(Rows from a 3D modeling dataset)
┄┄┄┄┄┄
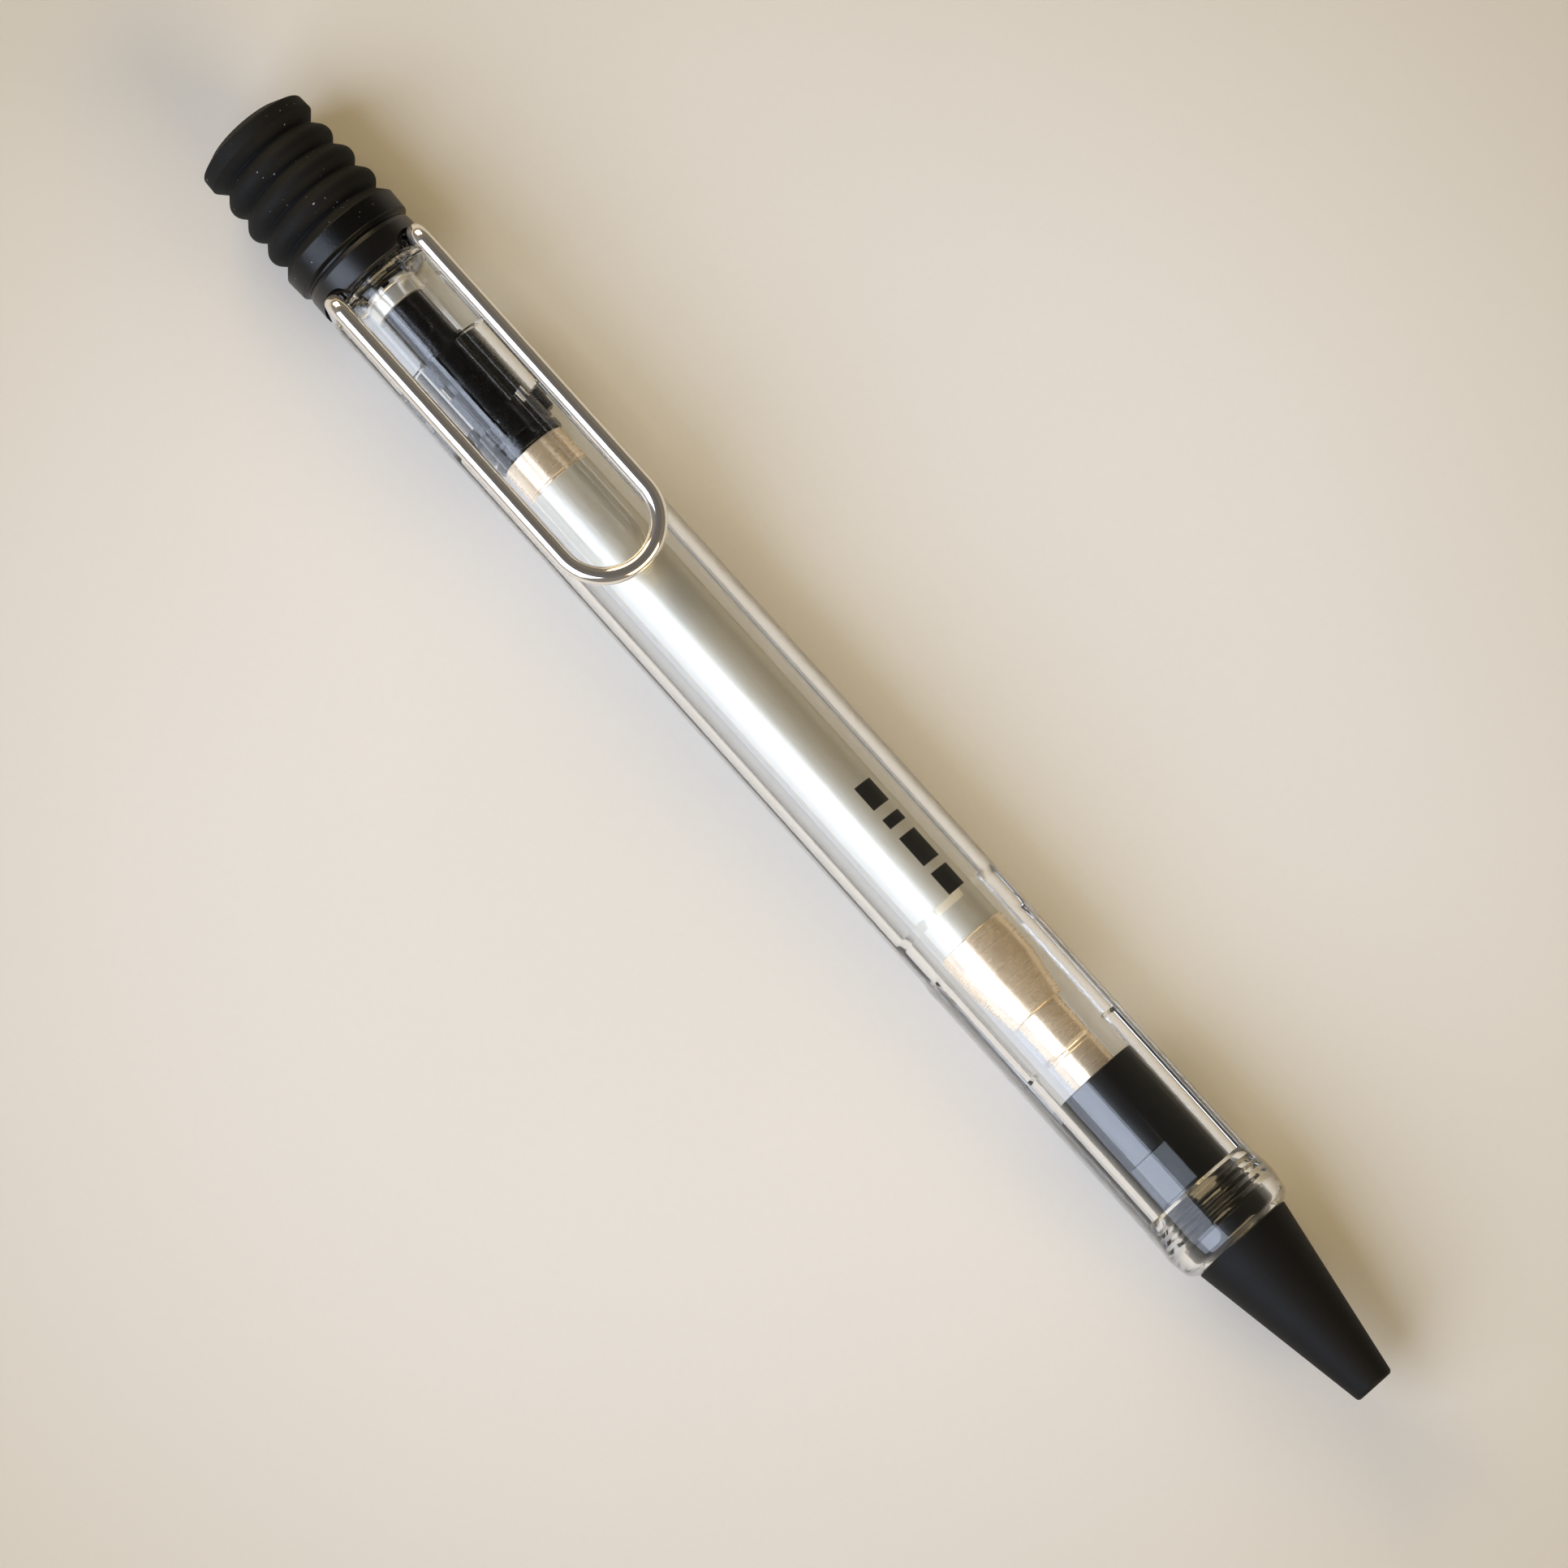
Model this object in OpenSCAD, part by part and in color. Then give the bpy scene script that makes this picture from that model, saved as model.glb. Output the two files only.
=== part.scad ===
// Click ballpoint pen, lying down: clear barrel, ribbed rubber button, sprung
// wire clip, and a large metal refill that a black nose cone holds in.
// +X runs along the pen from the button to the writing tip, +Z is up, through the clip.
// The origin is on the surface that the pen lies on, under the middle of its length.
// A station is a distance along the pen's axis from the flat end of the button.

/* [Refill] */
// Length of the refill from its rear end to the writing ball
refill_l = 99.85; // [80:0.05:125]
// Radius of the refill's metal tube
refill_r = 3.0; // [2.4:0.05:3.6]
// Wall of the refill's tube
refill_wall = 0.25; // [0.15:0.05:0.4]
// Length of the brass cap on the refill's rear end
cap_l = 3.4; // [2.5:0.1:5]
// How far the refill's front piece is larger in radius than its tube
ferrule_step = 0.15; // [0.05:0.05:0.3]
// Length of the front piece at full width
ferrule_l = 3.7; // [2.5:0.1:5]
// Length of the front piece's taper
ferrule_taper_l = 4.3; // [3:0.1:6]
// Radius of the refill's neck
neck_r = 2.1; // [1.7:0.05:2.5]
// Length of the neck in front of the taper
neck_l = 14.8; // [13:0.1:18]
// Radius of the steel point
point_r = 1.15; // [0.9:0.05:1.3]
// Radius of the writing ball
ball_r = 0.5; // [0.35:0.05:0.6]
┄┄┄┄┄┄
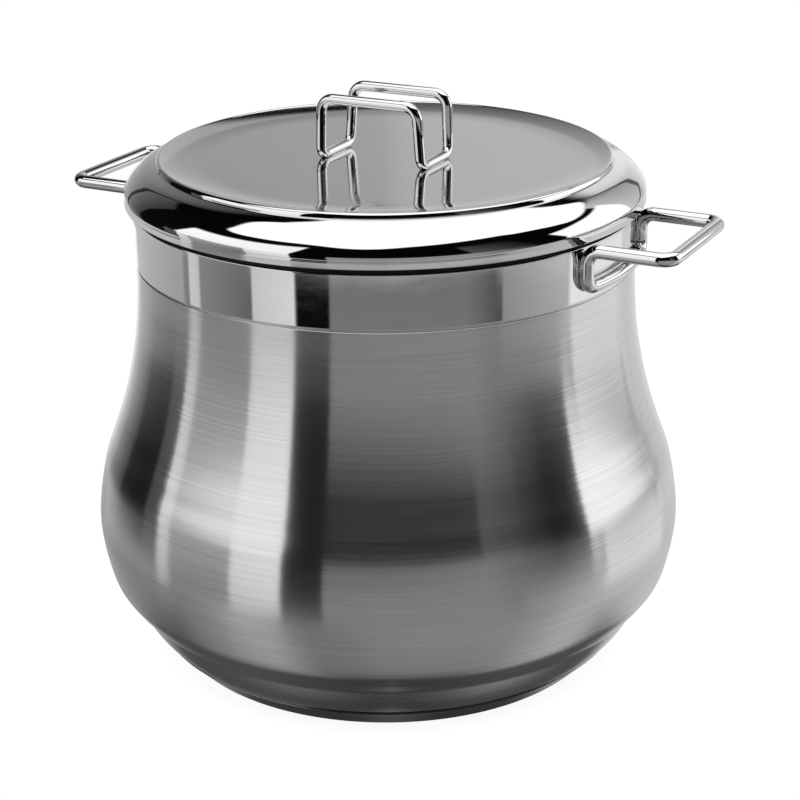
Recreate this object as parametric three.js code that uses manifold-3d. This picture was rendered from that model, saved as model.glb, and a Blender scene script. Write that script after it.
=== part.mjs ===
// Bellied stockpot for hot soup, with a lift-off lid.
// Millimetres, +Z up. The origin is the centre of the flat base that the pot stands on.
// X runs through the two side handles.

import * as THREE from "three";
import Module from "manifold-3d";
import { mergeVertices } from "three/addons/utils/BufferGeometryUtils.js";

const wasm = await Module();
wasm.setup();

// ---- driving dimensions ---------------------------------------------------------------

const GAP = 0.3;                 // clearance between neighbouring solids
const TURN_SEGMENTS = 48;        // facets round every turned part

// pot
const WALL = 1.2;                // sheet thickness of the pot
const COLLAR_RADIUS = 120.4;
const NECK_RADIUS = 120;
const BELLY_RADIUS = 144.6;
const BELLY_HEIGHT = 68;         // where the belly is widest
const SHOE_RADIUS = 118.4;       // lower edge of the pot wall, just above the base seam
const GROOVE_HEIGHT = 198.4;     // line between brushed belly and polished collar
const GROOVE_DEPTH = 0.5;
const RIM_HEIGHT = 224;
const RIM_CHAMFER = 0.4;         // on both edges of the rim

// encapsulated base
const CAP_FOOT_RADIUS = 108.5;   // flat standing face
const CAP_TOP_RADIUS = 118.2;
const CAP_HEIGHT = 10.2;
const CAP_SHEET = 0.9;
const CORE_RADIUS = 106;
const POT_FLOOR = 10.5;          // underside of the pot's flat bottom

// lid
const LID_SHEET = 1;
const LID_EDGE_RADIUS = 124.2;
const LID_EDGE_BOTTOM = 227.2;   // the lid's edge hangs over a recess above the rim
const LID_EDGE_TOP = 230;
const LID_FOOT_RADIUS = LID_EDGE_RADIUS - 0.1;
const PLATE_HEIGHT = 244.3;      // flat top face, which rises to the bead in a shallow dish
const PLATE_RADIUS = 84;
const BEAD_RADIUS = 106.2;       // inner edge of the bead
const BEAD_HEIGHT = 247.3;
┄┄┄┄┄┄
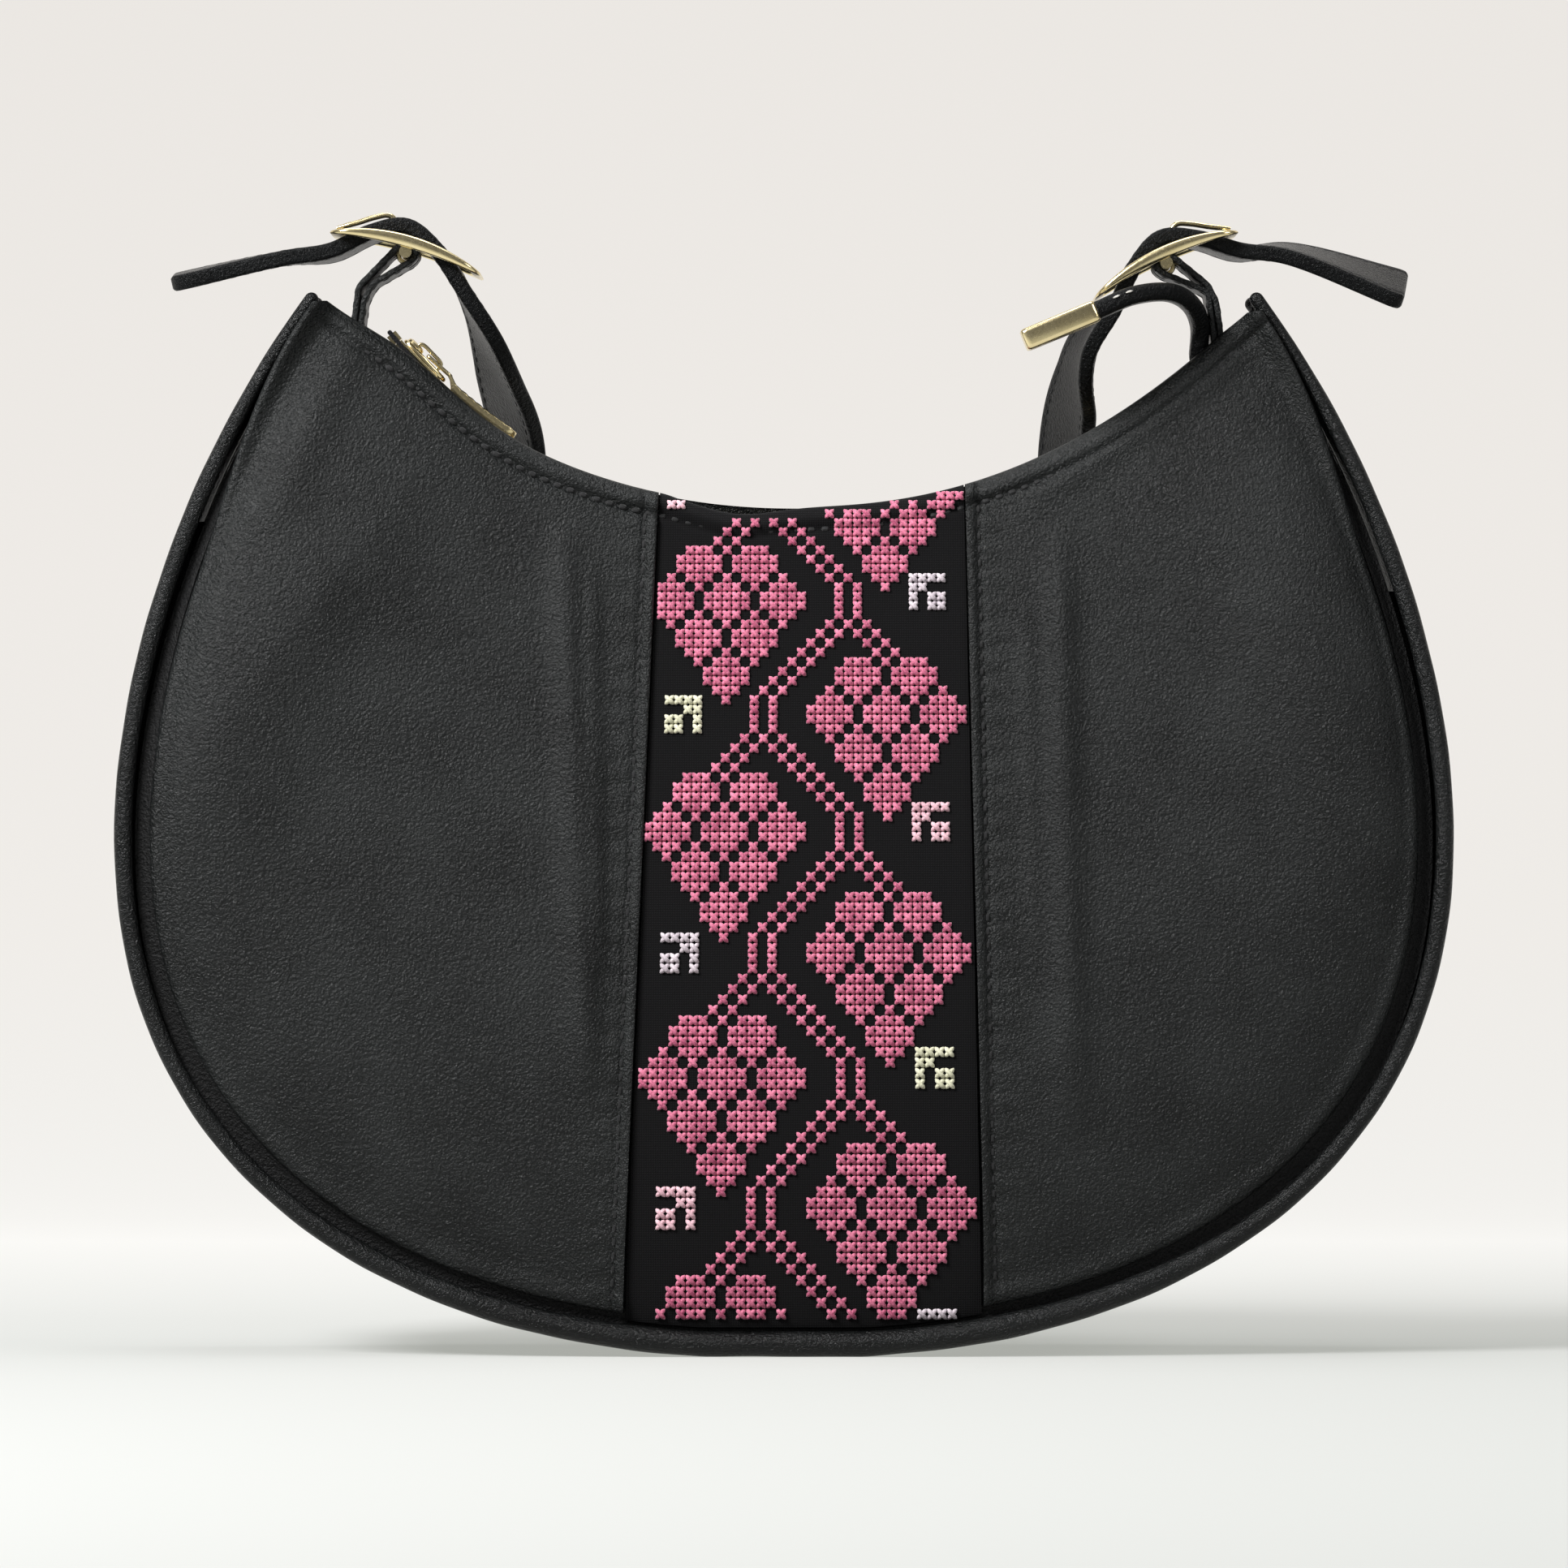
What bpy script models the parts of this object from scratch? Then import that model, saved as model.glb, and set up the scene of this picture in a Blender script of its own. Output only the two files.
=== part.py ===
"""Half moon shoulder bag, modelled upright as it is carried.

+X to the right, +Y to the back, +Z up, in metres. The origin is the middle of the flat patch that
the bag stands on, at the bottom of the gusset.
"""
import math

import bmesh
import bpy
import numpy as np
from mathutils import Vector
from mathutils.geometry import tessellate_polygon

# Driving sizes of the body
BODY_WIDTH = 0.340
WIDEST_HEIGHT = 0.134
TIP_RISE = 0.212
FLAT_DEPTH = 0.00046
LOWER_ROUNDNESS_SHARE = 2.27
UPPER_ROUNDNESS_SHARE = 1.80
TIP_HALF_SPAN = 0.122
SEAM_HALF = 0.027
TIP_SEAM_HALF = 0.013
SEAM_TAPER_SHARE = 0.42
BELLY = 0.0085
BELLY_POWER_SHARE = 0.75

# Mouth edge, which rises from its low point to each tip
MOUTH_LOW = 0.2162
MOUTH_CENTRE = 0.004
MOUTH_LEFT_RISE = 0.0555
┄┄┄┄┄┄
◆ GIVEN TASK: The line with "Recreate this object" marks the start and the line with "const TURN_SEGMENTS = 48;" marks the end; transcribe every line in that stretch, unchanged.

◆ EXERCISE RESULT:
Recreate this object as parametric three.js code that uses manifold-3d. This picture was rendered from that model, saved as model.glb, and a Blender scene script. Write that script after it.
=== part.mjs ===
// Bellied stockpot for hot soup, with a lift-off lid.
// Millimetres, +Z up. The origin is the centre of the flat base that the pot stands on.
// X runs through the two side handles.

import * as THREE from "three";
import Module from "manifold-3d";
import { mergeVertices } from "three/addons/utils/BufferGeometryUtils.js";

const wasm = await Module();
wasm.setup();

// ---- driving dimensions ---------------------------------------------------------------

const GAP = 0.3;                 // clearance between neighbouring solids
const TURN_SEGMENTS = 48;        // facets round every turned part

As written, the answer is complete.